* PROBLEM DESCRIPTION: Keep only the lines from the top of the listing through the one with "shown = groove", and reproduce them unaltered.

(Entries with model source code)
════════
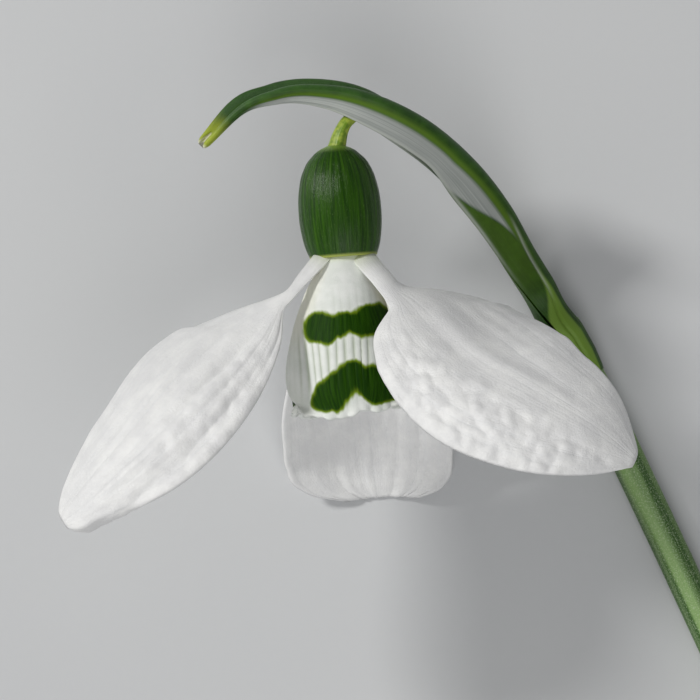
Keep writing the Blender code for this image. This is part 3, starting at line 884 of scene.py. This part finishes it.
def inner_petal(name, turn, white, seed, rows=170, columns=201):
    """A third of the bell, with its grooves, its crimped rim and its green marks."""
    shares = np.linspace(0.0, 1.0, rows)
    across, along = np.meshgrid(np.linspace(-1.0, 1.0, columns), shares)
    half_angle = np.radians(follow_all(BELL_HALF_ANGLE, shares))[:, None]
    radius = follow_all(BELL_RADIUS, shares)[:, None]
    spiral = INNER_OVERLAP * np.minimum(1.0, shares / 0.15)[:, None]
    angle = across * half_angle
    reach = radius - spiral * across

    # grooves along the petal, deepest between the marks
    lines = across * half_angle * radius
    fade = between(0.08, 0.3, 0.9, 0.99, along)
    wander = lines / GROOVE_SPACING + 0.45 * rough(joined(lines, along * 2.0, seed), 1.1)
    groove = bell((wander + seed) % 1.0 - 0.5, 0.24)
    deep = 0.018 + 0.05 * between(0.45, 0.56, 0.72, 0.85, along)
    reach = reach - deep * groove * fade * (1 - smooth(3.4, 4.6, np.abs(lines)))

    # the rim is crimped, and turns out a little
    lip = smooth(0.86, 1.0, along)
    crimp = np.sin(lines * 3.1 + seed) * 0.6 + np.sin(lines * 6.7 + 2 * seed) * 0.4
    reach = reach + lip**3 * (0.1 + 0.45 * np.abs(across) ** 2 + 0.18 * crimp)
    rim = 0.9 * np.abs(across) ** 3 + 0.5 * bell(across - 0.1, 0.16)
    rim = rim + 0.3 * smooth(0.0, 0.4, across)
    fall = along * (INNER_LENGTH - along**4 * rim) + lip**4 * 0.09 * crimp
    height = INNER_TOP + 0.85 * (1 - along) ** 12 - fall

    x = reach * np.sin(angle)
    below = -height
    spots = joined(x, below, seed)
    ragged = 0.24 * rough(spots * (1.0, 0.5, 1.0), 0.7)
    ragged = ragged + 0.09 * rough(spots * (1.0, 0.3, 1.0), 0.22)
    inside = distance_inside(UPPER_MARK + LOWER_MARK, x, below)
    mark = smooth(-0.42, 0.36, inside + ragged)
    strip = between(5.6, 7.4, 9.8, 12.2, below) * (1 - smooth(3.8, 4.6, np.abs(x)))
    shown = groove * (0.12 * fade + 0.88 * strip) * (1 - mark)

    turned = angle + turn
    points = joined(reach * np.sin(turned), -reach * np.cos(turned), height)
    thickness = INNER_THICKNESS * (1 + 0.25 * smooth(0.93, 1.0, along))
    fields = {"across": across, "along": along, "mark": mark, "groove": shown}
    mesh = walled(f"inner_{name}_grown", world(tilted(points)), thickness, fields)
    place(f"inner_{name}_grown", mesh, white, "inner_petal_white", f"inner_petal_{name}")


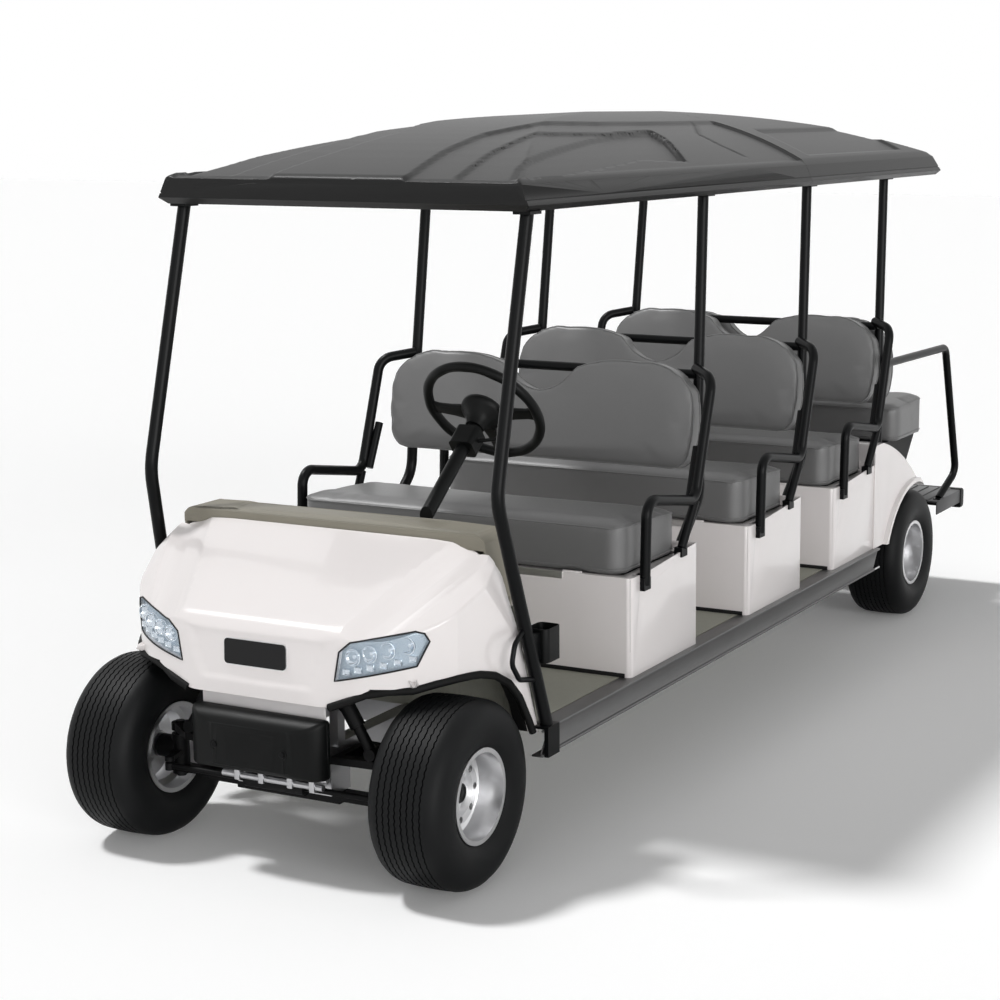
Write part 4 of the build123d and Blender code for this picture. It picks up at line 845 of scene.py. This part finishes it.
════════
* ANSWER TO THIS EXERCISE:
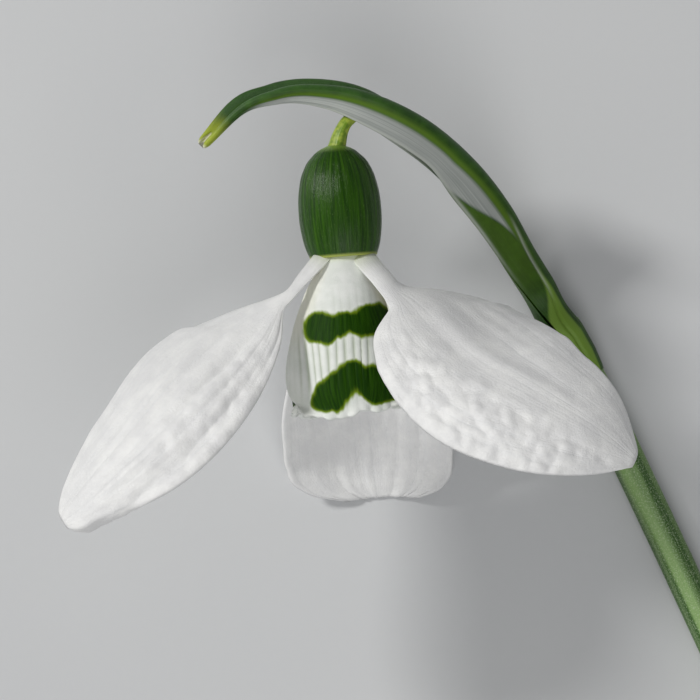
Keep writing the Blender code for this image. This is part 3, starting at line 884 of scene.py. This part finishes it.
def inner_petal(name, turn, white, seed, rows=170, columns=201):
    """A third of the bell, with its grooves, its crimped rim and its green marks."""
    shares = np.linspace(0.0, 1.0, rows)
    across, along = np.meshgrid(np.linspace(-1.0, 1.0, columns), shares)
    half_angle = np.radians(follow_all(BELL_HALF_ANGLE, shares))[:, None]
    radius = follow_all(BELL_RADIUS, shares)[:, None]
    spiral = INNER_OVERLAP * np.minimum(1.0, shares / 0.15)[:, None]
    angle = across * half_angle
    reach = radius - spiral * across

    # grooves along the petal, deepest between the marks
    lines = across * half_angle * radius
    fade = between(0.08, 0.3, 0.9, 0.99, along)
    wander = lines / GROOVE_SPACING + 0.45 * rough(joined(lines, along * 2.0, seed), 1.1)
    groove = bell((wander + seed) % 1.0 - 0.5, 0.24)
    deep = 0.018 + 0.05 * between(0.45, 0.56, 0.72, 0.85, along)
    reach = reach - deep * groove * fade * (1 - smooth(3.4, 4.6, np.abs(lines)))

    # the rim is crimped, and turns out a little
    lip = smooth(0.86, 1.0, along)
    crimp = np.sin(lines * 3.1 + seed) * 0.6 + np.sin(lines * 6.7 + 2 * seed) * 0.4
    reach = reach + lip**3 * (0.1 + 0.45 * np.abs(across) ** 2 + 0.18 * crimp)
    rim = 0.9 * np.abs(across) ** 3 + 0.5 * bell(across - 0.1, 0.16)
    rim = rim + 0.3 * smooth(0.0, 0.4, across)
    fall = along * (INNER_LENGTH - along**4 * rim) + lip**4 * 0.09 * crimp
    height = INNER_TOP + 0.85 * (1 - along) ** 12 - fall

    x = reach * np.sin(angle)
    below = -height
    spots = joined(x, below, seed)
    ragged = 0.24 * rough(spots * (1.0, 0.5, 1.0), 0.7)
    ragged = ragged + 0.09 * rough(spots * (1.0, 0.3, 1.0), 0.22)
    inside = distance_inside(UPPER_MARK + LOWER_MARK, x, below)
    mark = smooth(-0.42, 0.36, inside + ragged)
    strip = between(5.6, 7.4, 9.8, 12.2, below) * (1 - smooth(3.8, 4.6, np.abs(x)))
    shown = groove * (0.12 * fade + 0.88 * strip) * (1 - mark)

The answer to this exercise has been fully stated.